◆ **What this task involves**
What follows is a set of records, each of which is to be written out exactly.

Rows from a 3D modeling dataset:
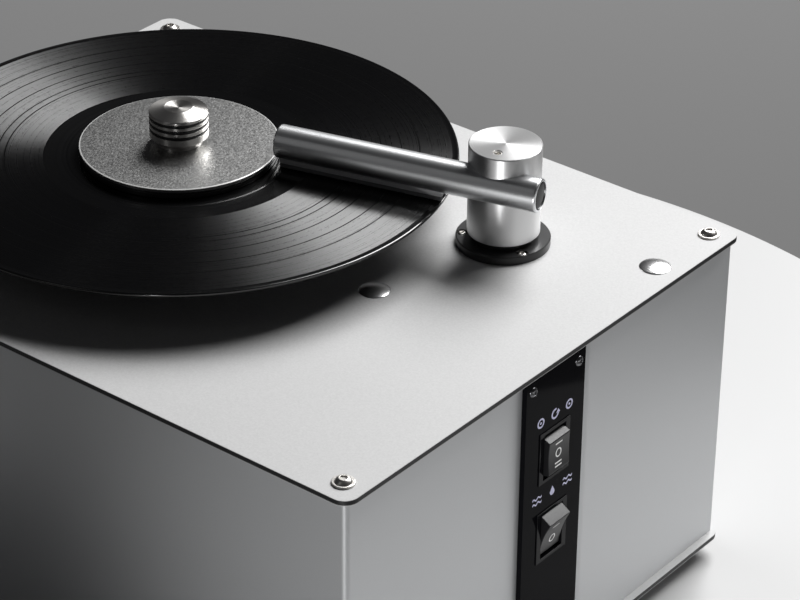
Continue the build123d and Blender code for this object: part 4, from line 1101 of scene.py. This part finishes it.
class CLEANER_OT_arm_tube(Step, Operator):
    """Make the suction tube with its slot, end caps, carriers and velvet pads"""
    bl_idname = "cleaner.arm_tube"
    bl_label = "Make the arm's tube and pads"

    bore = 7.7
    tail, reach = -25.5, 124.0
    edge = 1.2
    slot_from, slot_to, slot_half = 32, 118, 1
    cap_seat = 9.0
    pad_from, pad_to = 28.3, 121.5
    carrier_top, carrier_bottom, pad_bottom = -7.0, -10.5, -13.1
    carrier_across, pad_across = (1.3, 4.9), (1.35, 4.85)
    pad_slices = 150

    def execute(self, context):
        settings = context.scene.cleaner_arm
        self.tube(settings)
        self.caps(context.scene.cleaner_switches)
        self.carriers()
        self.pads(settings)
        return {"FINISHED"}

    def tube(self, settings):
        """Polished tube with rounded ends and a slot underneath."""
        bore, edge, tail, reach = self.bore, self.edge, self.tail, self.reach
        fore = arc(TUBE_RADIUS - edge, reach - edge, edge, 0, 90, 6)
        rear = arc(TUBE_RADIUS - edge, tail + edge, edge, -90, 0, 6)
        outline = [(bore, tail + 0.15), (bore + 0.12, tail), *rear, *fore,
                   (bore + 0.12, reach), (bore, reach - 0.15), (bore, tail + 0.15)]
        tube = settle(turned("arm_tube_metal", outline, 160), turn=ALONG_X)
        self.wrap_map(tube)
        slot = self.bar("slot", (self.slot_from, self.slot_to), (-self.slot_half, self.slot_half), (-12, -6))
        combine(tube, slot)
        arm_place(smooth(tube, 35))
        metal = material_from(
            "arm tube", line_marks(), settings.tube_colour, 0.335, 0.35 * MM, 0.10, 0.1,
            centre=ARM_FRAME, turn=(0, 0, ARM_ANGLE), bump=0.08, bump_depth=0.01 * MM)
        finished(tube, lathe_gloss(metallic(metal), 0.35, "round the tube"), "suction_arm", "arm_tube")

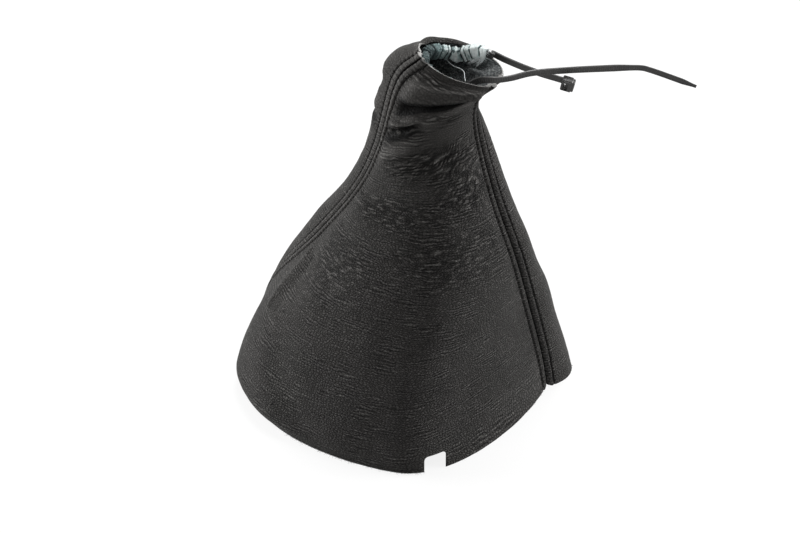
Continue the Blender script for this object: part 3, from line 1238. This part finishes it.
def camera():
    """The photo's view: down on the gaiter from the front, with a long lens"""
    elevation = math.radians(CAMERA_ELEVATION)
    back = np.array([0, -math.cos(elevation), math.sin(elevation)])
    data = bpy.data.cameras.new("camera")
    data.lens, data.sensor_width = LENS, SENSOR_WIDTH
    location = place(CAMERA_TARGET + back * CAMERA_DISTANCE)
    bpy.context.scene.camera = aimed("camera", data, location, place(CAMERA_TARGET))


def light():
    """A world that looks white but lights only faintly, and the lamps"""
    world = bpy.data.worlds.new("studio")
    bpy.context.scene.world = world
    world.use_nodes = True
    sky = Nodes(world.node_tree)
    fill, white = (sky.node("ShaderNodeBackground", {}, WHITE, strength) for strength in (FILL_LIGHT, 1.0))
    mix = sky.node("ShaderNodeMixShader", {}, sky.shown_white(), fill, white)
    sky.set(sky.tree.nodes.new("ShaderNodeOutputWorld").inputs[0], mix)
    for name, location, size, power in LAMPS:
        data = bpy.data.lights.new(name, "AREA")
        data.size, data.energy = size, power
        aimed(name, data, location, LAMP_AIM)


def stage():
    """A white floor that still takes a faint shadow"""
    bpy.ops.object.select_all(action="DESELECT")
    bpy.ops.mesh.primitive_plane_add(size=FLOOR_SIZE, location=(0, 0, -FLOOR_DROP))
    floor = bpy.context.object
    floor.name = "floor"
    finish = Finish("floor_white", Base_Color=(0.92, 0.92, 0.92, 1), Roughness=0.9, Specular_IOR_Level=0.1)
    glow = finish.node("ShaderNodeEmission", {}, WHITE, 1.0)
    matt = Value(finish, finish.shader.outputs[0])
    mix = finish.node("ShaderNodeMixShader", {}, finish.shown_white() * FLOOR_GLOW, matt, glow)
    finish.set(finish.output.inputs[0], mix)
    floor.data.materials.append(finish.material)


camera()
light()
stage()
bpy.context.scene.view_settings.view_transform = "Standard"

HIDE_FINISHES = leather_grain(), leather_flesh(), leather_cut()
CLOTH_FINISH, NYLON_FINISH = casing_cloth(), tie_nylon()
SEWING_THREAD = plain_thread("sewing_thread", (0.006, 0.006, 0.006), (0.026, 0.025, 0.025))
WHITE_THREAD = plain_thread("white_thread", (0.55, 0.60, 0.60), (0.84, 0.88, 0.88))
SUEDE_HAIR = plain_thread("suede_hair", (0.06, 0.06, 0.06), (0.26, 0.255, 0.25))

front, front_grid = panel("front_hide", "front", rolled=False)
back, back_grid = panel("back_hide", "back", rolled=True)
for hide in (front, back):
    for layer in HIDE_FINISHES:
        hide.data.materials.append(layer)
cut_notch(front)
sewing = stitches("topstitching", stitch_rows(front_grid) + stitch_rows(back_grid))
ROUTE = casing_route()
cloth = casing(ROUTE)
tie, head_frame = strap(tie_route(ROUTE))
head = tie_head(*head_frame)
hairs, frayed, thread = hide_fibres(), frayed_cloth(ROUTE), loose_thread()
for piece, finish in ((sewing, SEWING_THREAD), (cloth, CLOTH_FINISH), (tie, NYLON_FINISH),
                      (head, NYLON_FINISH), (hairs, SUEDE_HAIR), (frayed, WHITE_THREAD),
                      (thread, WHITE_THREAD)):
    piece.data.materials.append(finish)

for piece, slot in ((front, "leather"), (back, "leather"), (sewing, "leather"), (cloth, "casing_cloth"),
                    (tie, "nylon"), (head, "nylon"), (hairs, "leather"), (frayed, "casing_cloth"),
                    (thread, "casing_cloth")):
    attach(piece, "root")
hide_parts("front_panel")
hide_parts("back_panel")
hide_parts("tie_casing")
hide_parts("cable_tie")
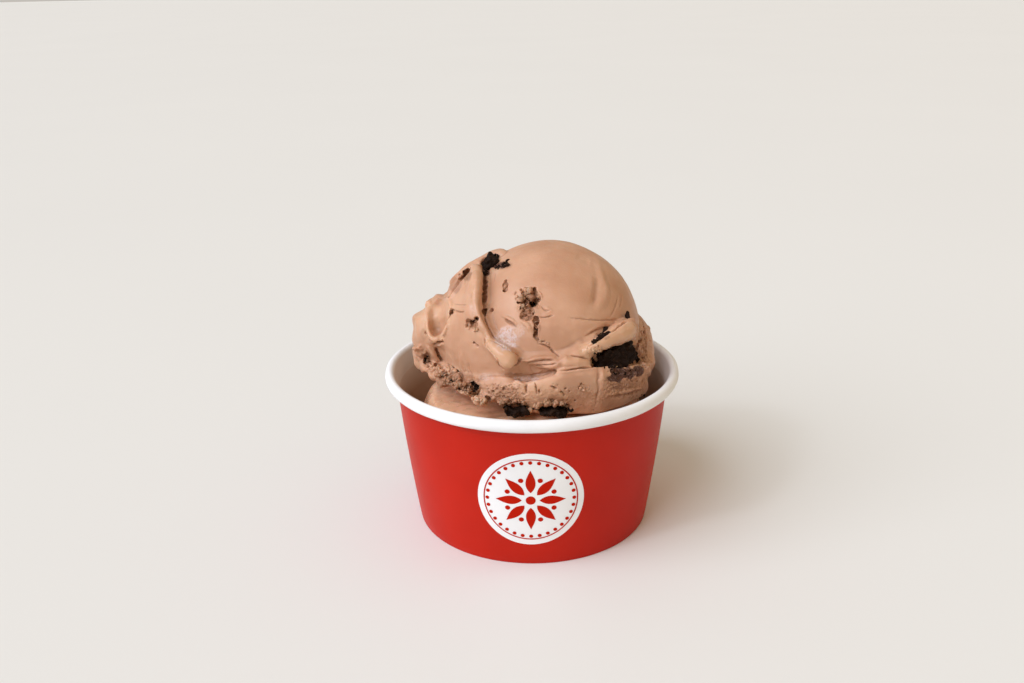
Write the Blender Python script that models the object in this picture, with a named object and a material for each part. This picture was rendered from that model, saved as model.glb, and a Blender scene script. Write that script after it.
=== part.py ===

◆ **Written solution**
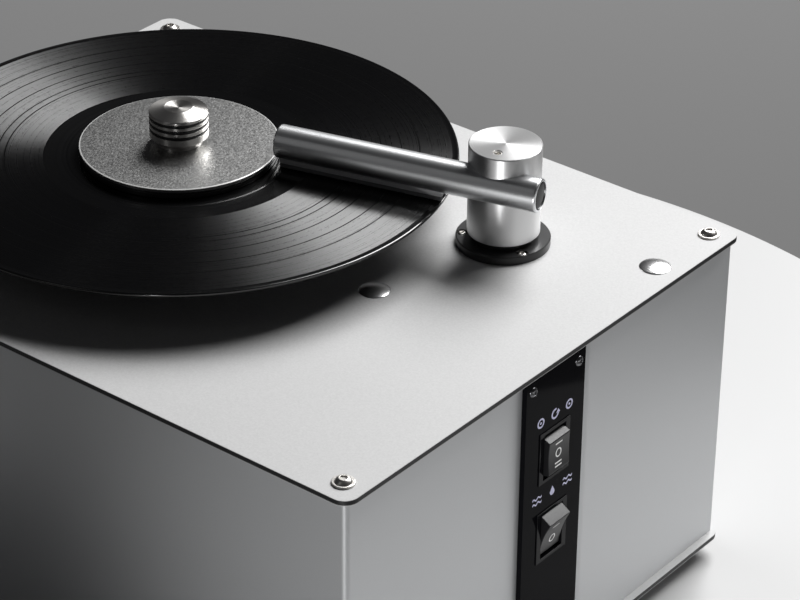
Continue the build123d and Blender code for this object: part 4, from line 1101 of scene.py. This part finishes it.
class CLEANER_OT_arm_tube(Step, Operator):
    """Make the suction tube with its slot, end caps, carriers and velvet pads"""
    bl_idname = "cleaner.arm_tube"
    bl_label = "Make the arm's tube and pads"

    bore = 7.7
    tail, reach = -25.5, 124.0
    edge = 1.2
    slot_from, slot_to, slot_half = 32, 118, 1
    cap_seat = 9.0
    pad_from, pad_to = 28.3, 121.5
    carrier_top, carrier_bottom, pad_bottom = -7.0, -10.5, -13.1
    carrier_across, pad_across = (1.3, 4.9), (1.35, 4.85)
    pad_slices = 150

    def execute(self, context):
        settings = context.scene.cleaner_arm
        self.tube(settings)
        self.caps(context.scene.cleaner_switches)
        self.carriers()
        self.pads(settings)
        return {"FINISHED"}

    def tube(self, settings):
        """Polished tube with rounded ends and a slot underneath."""
        bore, edge, tail, reach = self.bore, self.edge, self.tail, self.reach
        fore = arc(TUBE_RADIUS - edge, reach - edge, edge, 0, 90, 6)
        rear = arc(TUBE_RADIUS - edge, tail + edge, edge, -90, 0, 6)
        outline = [(bore, tail + 0.15), (bore + 0.12, tail), *rear, *fore,
                   (bore + 0.12, reach), (bore, reach - 0.15), (bore, tail + 0.15)]
        tube = settle(turned("arm_tube_metal", outline, 160), turn=ALONG_X)
        self.wrap_map(tube)
        slot = self.bar("slot", (self.slot_from, self.slot_to), (-self.slot_half, self.slot_half), (-12, -6))
        combine(tube, slot)
        arm_place(smooth(tube, 35))
        metal = material_from(
            "arm tube", line_marks(), settings.tube_colour, 0.335, 0.35 * MM, 0.10, 0.1,
            centre=ARM_FRAME, turn=(0, 0, ARM_ANGLE), bump=0.08, bump_depth=0.01 * MM)
        finished(tube, lathe_gloss(metallic(metal), 0.35, "round the tube"), "suction_arm", "arm_tube")

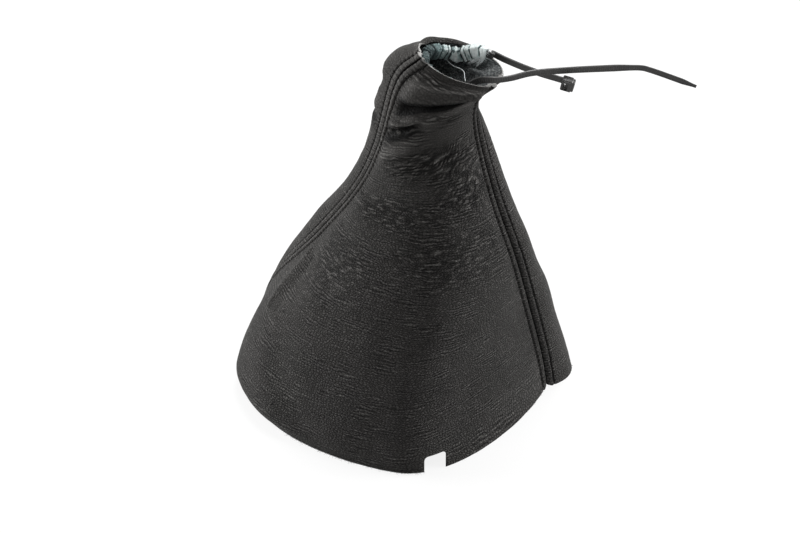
Continue the Blender script for this object: part 3, from line 1238. This part finishes it.
def camera():
    """The photo's view: down on the gaiter from the front, with a long lens"""
    elevation = math.radians(CAMERA_ELEVATION)
    back = np.array([0, -math.cos(elevation), math.sin(elevation)])
    data = bpy.data.cameras.new("camera")
    data.lens, data.sensor_width = LENS, SENSOR_WIDTH
    location = place(CAMERA_TARGET + back * CAMERA_DISTANCE)
    bpy.context.scene.camera = aimed("camera", data, location, place(CAMERA_TARGET))


def light():
    """A world that looks white but lights only faintly, and the lamps"""
    world = bpy.data.worlds.new("studio")
    bpy.context.scene.world = world
    world.use_nodes = True
    sky = Nodes(world.node_tree)
    fill, white = (sky.node("ShaderNodeBackground", {}, WHITE, strength) for strength in (FILL_LIGHT, 1.0))
    mix = sky.node("ShaderNodeMixShader", {}, sky.shown_white(), fill, white)
    sky.set(sky.tree.nodes.new("ShaderNodeOutputWorld").inputs[0], mix)
    for name, location, size, power in LAMPS:
        data = bpy.data.lights.new(name, "AREA")
        data.size, data.energy = size, power
        aimed(name, data, location, LAMP_AIM)


def stage():
    """A white floor that still takes a faint shadow"""
    bpy.ops.object.select_all(action="DESELECT")
    bpy.ops.mesh.primitive_plane_add(size=FLOOR_SIZE, location=(0, 0, -FLOOR_DROP))
    floor = bpy.context.object
    floor.name = "floor"
    finish = Finish("floor_white", Base_Color=(0.92, 0.92, 0.92, 1), Roughness=0.9, Specular_IOR_Level=0.1)
    glow = finish.node("ShaderNodeEmission", {}, WHITE, 1.0)
    matt = Value(finish, finish.shader.outputs[0])
    mix = finish.node("ShaderNodeMixShader", {}, finish.shown_white() * FLOOR_GLOW, matt, glow)
    finish.set(finish.output.inputs[0], mix)
    floor.data.materials.append(finish.material)


camera()
light()
stage()
bpy.context.scene.view_settings.view_transform = "Standard"

HIDE_FINISHES = leather_grain(), leather_flesh(), leather_cut()
CLOTH_FINISH, NYLON_FINISH = casing_cloth(), tie_nylon()
SEWING_THREAD = plain_thread("sewing_thread", (0.006, 0.006, 0.006), (0.026, 0.025, 0.025))
WHITE_THREAD = plain_thread("white_thread", (0.55, 0.60, 0.60), (0.84, 0.88, 0.88))
SUEDE_HAIR = plain_thread("suede_hair", (0.06, 0.06, 0.06), (0.26, 0.255, 0.25))

front, front_grid = panel("front_hide", "front", rolled=False)
back, back_grid = panel("back_hide", "back", rolled=True)
for hide in (front, back):
    for layer in HIDE_FINISHES:
        hide.data.materials.append(layer)
cut_notch(front)
sewing = stitches("topstitching", stitch_rows(front_grid) + stitch_rows(back_grid))
ROUTE = casing_route()
cloth = casing(ROUTE)
tie, head_frame = strap(tie_route(ROUTE))
head = tie_head(*head_frame)
hairs, frayed, thread = hide_fibres(), frayed_cloth(ROUTE), loose_thread()
for piece, finish in ((sewing, SEWING_THREAD), (cloth, CLOTH_FINISH), (tie, NYLON_FINISH),
                      (head, NYLON_FINISH), (hairs, SUEDE_HAIR), (frayed, WHITE_THREAD),
                      (thread, WHITE_THREAD)):
    piece.data.materials.append(finish)

for piece, slot in ((front, "leather"), (back, "leather"), (sewing, "leather"), (cloth, "casing_cloth"),
                    (tie, "nylon"), (head, "nylon"), (hairs, "leather"), (frayed, "casing_cloth"),
                    (thread, "casing_cloth")):
    attach(piece, "root")
hide_parts("front_panel")
hide_parts("back_panel")
hide_parts("tie_casing")
hide_parts("cable_tie")
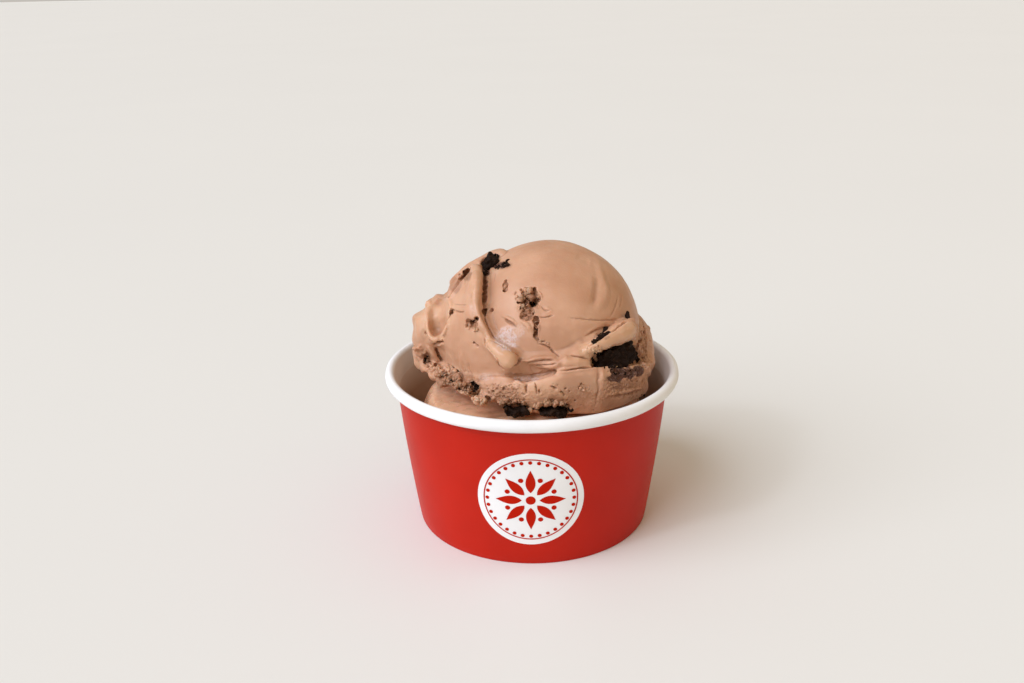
Write the Blender Python script that models the object in this picture, with a named object and a material for each part. This picture was rendered from that model, saved as model.glb, and a Blender scene script. Write that script after it.
=== part.py ===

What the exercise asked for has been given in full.